JERUSALEM — Israel is working on a system that will enable ground forces to use voice commands for unmanned systems.
Technology development efforts have taken place over the last two years as part of a broader process of developing new tools for the Israel Defense Forces.
An official with the Defense Ministry’s Directorate of Defense Research and Development said the system is about voice dialogue between humans and machines.
“It’s called Casper, and we wanted the system to be a member of the team: a hybrid team of human and nonhuman operating and working together,” the official told Defense News, speaking on the condition of anonymity due to security reasons. This kind of partnering is often called manned-unmanned teaming, or MUM-T.
“To make this happen, we needed the drone as a team member so I can say ‘go forward’ or ‘cover me,’ and the drone can say it observes an objective 90 degrees from us, for example,” the official added.
The directorate’s voice command system is being designed for use with a variety of unmanned systems, but it can currently only understand Hebrew.
The official said 80% of the technology’s capabilities involve controlling a drone’s basic abilities, such as lifting off and flying to a certain height, while the remaining 20% is focused on commanding a drone to investigate or detect targets.
“We understood we need a new approach of operating systems in a battlefield,” the official said, noting that these kinds of voice commands already exist in the civilian world. “On a battlefield, you need to be aware of surroundings, you need to look forward and have your hands on a weapon and not on a control [screen].”
The official added that the new technology is meant to make it easier for forces to identify and investigate targets and well as close the sensor-to-shooter loop — the time it takes for different systems to communicate with each other. “I can tell Casper to go investigate and close the loops once we have the real-time, accurate augmentation and the drone and the human on the same C4I system, [with] common language and the same map.”
The directorate is at the end of the first development phase and has employed about 20 commands to get there. The system is projected to be operational within the next several years.
The technology will first head to special units — “early adapters,” as the official put it — with the hope the larger ground force will take up the technology. The ministry has said this incremental approach is simply a building block toward larger manned-unmanned teaming that the IDF hopes to widely adopt in the future.
Local defense company Elbit Systems is already working on a government program called Edge of Tomorrow, which combines new technology to improve situational awareness. These technologies include augmented reality, artificial intelligence and other aspects of digitization for dismounted forces. This voice command effort represents the next step for Edge of Tomorrow, but it’s unclear which vendor is working with the directorate to develop the technology.
“On the battlefield, a few seconds can be the difference between life and death, between mission accomplishment and mission failure,” Bradley Bowman, senior director of the Center on Military and Political Power at the Foundation for Defense of Democracies, told Defense News. “Voice commands that eliminate the need to look down at a tablet can save vital time and increase soldier situational awareness. That will save lives.”
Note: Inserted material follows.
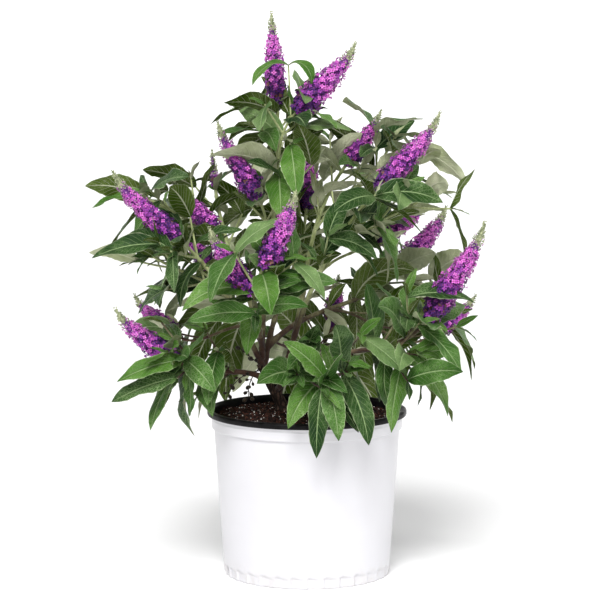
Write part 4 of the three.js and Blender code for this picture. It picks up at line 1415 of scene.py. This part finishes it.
def mixPiece():
    p, gap = potShape, mixShape["clearance"]
    step, floor = pot["height"] - p["collarHeight"], p["floor"] + gap
    edge = p["collarRadius"] - p["wall"] - gap
    below = [
        (20, floor), (p["footRadius"] - p["footWall"] - gap, floor),
        (p["bodyRadius"] - p["wall"] - gap, step - 1.5), (edge, step + gap)]
    above = [(radius, 0) for radius in np.linspace(edge, 2, mixShape["rings"])]
    points, faces = turnedSkin(below + above, mixShape["segments"])
    for spot in points[len(below) * mixShape["segments"]:]:
        spot[2] = mixHeight(spot[0], spot[1])
    skin = crumbMaterial("pottingMix", mixShape["tint"], depth=0.0012)
    return newPiece("potting_mix_skin", points, faces, [skin])


# scatters small uneven lumps over the level faces of a surface
def lumpTree():
    tree, given, made = geometryTree("lumps", [
        ("Density", "Float"), ("Size", "Float"), ("Flatness", "Float"), ("Seed", "Int"),
        ("Skin", "Material")])
    rise = tree.split(tree.add("GeometryNodeInputNormal")[0])[2]
    place = tree.split(tree.add("GeometryNodeInputPosition")[0])[2]
    isLevel = tree.math("GREATER_THAN", rise, 0.4)
    isHigh = tree.math("GREATER_THAN", place, mixShape["level"])
    spots = tree.add("GeometryNodeDistributePointsOnFaces", {
        "Mesh": given["Geometry"], "Selection": tree.times(isLevel, isHigh), "Density": given["Density"],
        "Seed": given["Seed"]})["Points"]
    lump = tree.add("GeometryNodeMeshIcoSphere", {"Radius": 1.0, "Subdivisions": 1})["Mesh"]
    turn, wide = [tree.add("FunctionNodeRandomValue", values, data_type="FLOAT_VECTOR")[0] for values in (
        {1: (6.28, 6.28, 6.28), "Seed": given["Seed"]}, {0: (0.5, 0.4, 0.5), 1: (1.6, 1.0, 1.0)})]
    flat = tree.add("ShaderNodeCombineXYZ", {0: 1.0, 1: 1.0, 2: given["Flatness"]})[0]
    sized = tree.vector("SCALE", {0: tree.vector("MULTIPLY", {0: wide, 1: flat}), "Scale": given["Size"]})
    turned = tree.add("FunctionNodeEulerToRotation", {0: turn})[0]
    placed = tree.add("GeometryNodeInstanceOnPoints", {
        "Points": spots, "Instance": lump, "Rotation": turned, "Scale": sized})[0]
    whole = tree.add("GeometryNodeRealizeInstances", {"Geometry": placed})[0]
    wobble = tree.add("ShaderNodeTexNoise", {"Scale": 700.0, "Detail": 1.0})[1]
    centred = tree.vector("SUBTRACT", {0: wobble, 1: (0.5, 0.5, 0.5)})
    pushed = tree.vector("SCALE", {0: centred, "Scale": given["Size"]})
    uneven = tree.add("GeometryNodeSetPosition", {"Geometry": whole, "Offset": pushed})[0]
    return endTree(tree, made, uneven, {"Material": given["Skin"]})


mixSkin = mixPiece()
lumps = lumpTree()
for name, skin, tint, depth, values in mixShape["bits"]:
    surface = putInScene("surface", mixSkin.data.copy())
    piece = grow(name, surface, lumps, {**values, "Skin": crumbMaterial(skin, tint, depth)})
    keepPiece(piece, "potting_mix")
keepPiece(mixSkin, "potting_mix", "potting_mix")

# a level floor that curves up into a pale wall far behind, in metres

floorShape = {
    "from": 0.4, "level": 3, "radius": 6, "wall": 3, "steps": 24, "segments": 96, "drop": 0.0002,
    "tint": ((0.95, 0.95, 0.95), (0.97, 0.97, 0.97)),
}


def floorPiece():
    finish = Finish("paleFloor", Roughness=0.8, Specular_IOR_Level=0.1)
    mask = finish.mottled(scale=1.5, grain=60.0, contrast=0.3)[0]
    finish.feed(finish.shader["Base Color"], finish.blend(mask, *floorShape["tint"]))
    f = floorShape
    outline = [(f["from"], 0), (f["level"], 0)]
    for turn in np.linspace(0, math.pi / 2, f["steps"]):
        outline.append((f["radius"] + f["wall"] * math.sin(turn), f["wall"] * (1 - math.cos(turn))))
    points, faces = turnedSkin(outline, f["segments"])
    points[:, 2] -= f["drop"]
    faces = [tuple(reversed(face)) for face in faces[:-1]]
    newPiece("floor", points, faces, [finish.material], scale=1)


floorPiece()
Retired Maj. Gen. Eitan Dangot, a former military secretary under three Israeli defense ministers who is now a senior fellow at the Jerusalem Institute for Strategy and Security, said the IDF has sought to improve its maneuver abilities for ground forces, especially to confront threats in urban areas. He noted this stems from lessons learned during the 2014 conflict in Gaza as well as anti-tank threats Israel faced in the 2006 war in Lebanon.
“We are now in a dramatic change in concept [with] the way we are giving tools to the local commanders from battalion level, all the way from brigade to company level, giving them opportunities to increase their area of fighting by … identifying targets when they need fire support — fire that comes from other vehicles,” he told Defense News.
The next step, the defense directorate official said, depends on several factors, such as determining “what is the right asset for the mission. Will it be a robot or drone or human being doing this all the time? [We need to] understand operational limits and abilities. This will require a strong AI engine to divide the resources and aim at the right place at the right time.”
Bowman said these advanced technologies will have broader ramifications.
“That’s one of the big ideas behind the U.S.-Israel Operations-Technology Working Group,” he said, referring to a bilateral effort to provide troops with advanced capabilities to outmatch any potential enemy. “The U.S. is too often painfully slow at going from concept to fielded combat capability. In the intense military technology competition with China, I worry we will pay a higher price if we don’t expedite this process and get capabilities to our troops more quickly. Working more closely with Israel can help address this perennial Pentagon problem.”
He noted that Congress authorized the creation of the working group between the U.S. Defense Department and Israeli Defense Ministry last November.
“The Israelis are among the best in the world in some areas that are central to the generational American military modernization effort that is underway. They are strong on drones and counter-drone technology. They are obviously strong on AI and missile defense. The combatants who can close that kill chain the quickest will accomplish their missions and return home to their families.”